The Market for Enemies

After the 2012 election, political pundits wasted no time arguing that the Republican party had a “demographic” problem. It had trouble competing in national elections, and this would only get worse as traditionally Democratic voting blocs grew, and Republican ones shrank. Today, Donald Trump is President and Republicans hold majorities in Congress. But even this masks the true extent of Republican power in political life. Republicans hold striking majorities in most state governments (32). Most state governors (33) are Republicans. There are an unprecedented number of vacancies (over 100)  in the Federal court system, leaving the Judicial branch wide open to Republican appointments. At the start of Trump’s term, there were over 6,000 positions in executive agencies waiting to be filled with Republican loyalists. Trump himself is right to point out that his candidacy – and the wave of Republican success that has coincided with it – is an astounding comeback.

The thesis of this article is that this power (at all levels of government) creates a simple problem that must be remedied if Republicans are to stay in office. Unified control of government means the consequences of policies can be traced to Republicans. Much of the coming agenda (healthcare, immigration, the national debt, infrastructure, tax reform, etc.) presents “lose-lose” scenarios: keeping campaign promises will mean making difficult (and sometimes, zero-sum) decisions – hurting some crucial bloc of voters. So, as politicians who want to remain in office, their best move is to make these consequences more difficult to trace. They are in desperate search of enemies.

As the numbers above suggest, it is not far off to say that Republicans control American government. The policies enacted in the next two years – as well as their short-term consequences – are traceable. Bills that become law will be the result of compromise among Republicans. Presidential directives will bear the signature of a Republican. There will be Republican signing ceremonies with politicians applauding their achievements while posing for photographs.

The fanfare of those moments could not be more different than what comes next. As a man who has been studying this much longer than me likes to say: governing is hard. The administration will have to see to the details of the policy. The policy itself, as I indicate above, will likely hurt some people – even if properly executed. And even under the best circumstances, there is no guarantee the policy will work. In other words, governing is risky.

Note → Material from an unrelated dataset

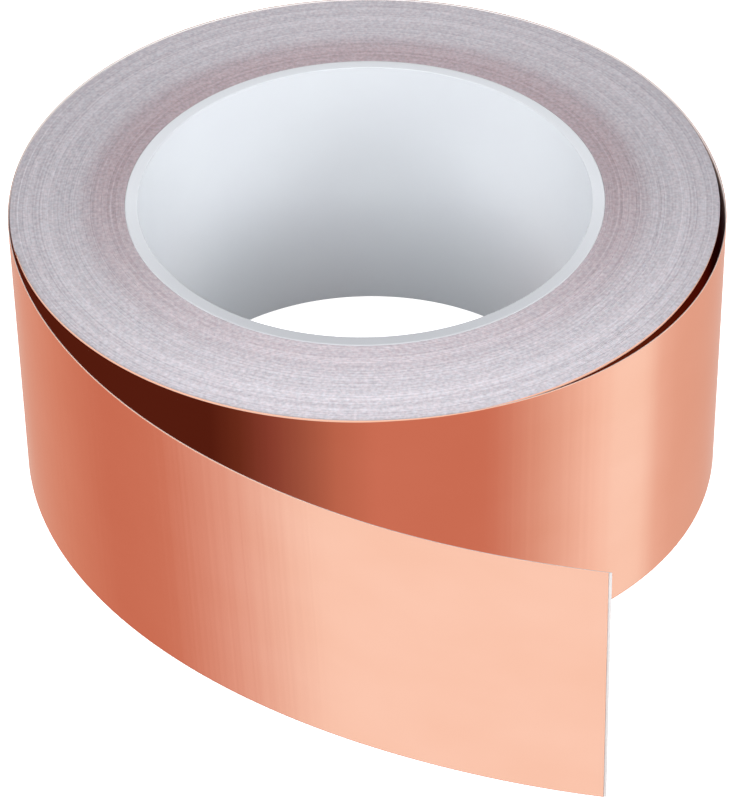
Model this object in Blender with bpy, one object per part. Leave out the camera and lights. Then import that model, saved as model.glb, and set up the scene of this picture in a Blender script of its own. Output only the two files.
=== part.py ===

This problem creates a demand for enemies. Politicians deal in credit and blame. Signing ceremonies help them claim credit. Enemies help them shift the blame. Negative consequences like the ones above are particularly problematic for a party in such thorough control of government as Republicans are now – since most voters can identify an incumbent. That means that as the rather mundane consequences of governing come, the party needs enemies.

This is already happening. By many accounts, President Trump is having trouble managing the executive branch bureaucracy. Leaks provide daily fodder for negative news. Thousands of appointed positions are vacant. Distrust has led officials to destroy records. President Trump has repeatedly blamed Mr. Obama for leaving leftover appointees in place, as well as Democrats for failing to confirm his nominees. But it would probably surprise Mr. Obama and Democrats to learn of their success, since the overwhelming majority of political appointees do not require confirmation -and of those that do, Democrats have only succeeded in defeating one (Andrew Pudzer, who withdrew after it was revealed his wife had appeared on Oprah to discuss his domestic abuse). The ones that remain to be confirmed have been delayed either because Republicans have yet to schedule hearings, or because they failed to fill out required financial disclosures on time. But these facts, as John Adams once said, are stubborn things. At best, they reveal the messiness of governing – at worst, they reveal the incompetence of an administration unprepared to take office. Enemies help obscure that.

The pool of available enemies will be familiar to you. To name a few common ones: Barack Obama, Hillary Clinton, protestors, and the Media. They aren’t invented. Barack Obama was president for 8 years, and oversaw policies that Republican voters oppose. Republicans have disliked Hillary Clinton since watching her flippant remarks about homemakers in the 1990s. Protestors are a general affront to conservatism, which values order and incremental change. News organizations – despite their best efforts – will always exhibit some bias  (ideological or otherwise).

But all of these enemies have something in common: they have been defeated. Barack Obama is out of office. Hillary Clinton lost (several times). Protestors are fickle and rarely force real policy change. News organizations are adrift in a media landscape overrun with alternative sources of information (many now with a seat in the White House briefing room) and social media algorithms that shut out opposing viewpoints. Put simply, none of these enemies can pose a serious challenge to a party with unified control of government. But that does not mean they aren’t still in demand, and it is all the better that they are relatively powerless.

Holding politicians accountable means placing blame where blame is due. Republicans are in power. Their enemies exist, but they cannot pose a serious challenge if Republicans want to do something. This means that it was not Hillary Clinton who caused President Trump to sign a botched executive order on immigration. It is not the Media who forced intelligence officials to leak classified information. It is not Barack Obama who failed to coat the executive branch with Trump loyalists, or who ordered a failed raid in Yemen over dinner. It will not be Democrats who fail to repeal and replace Obamacare, build a border wall, reform the tax code, or fund infrastructure projects – all while adding nothing to the national debt. Right now, there are only two true Republican enemies: incompetence, and other Republicans. The rest are props.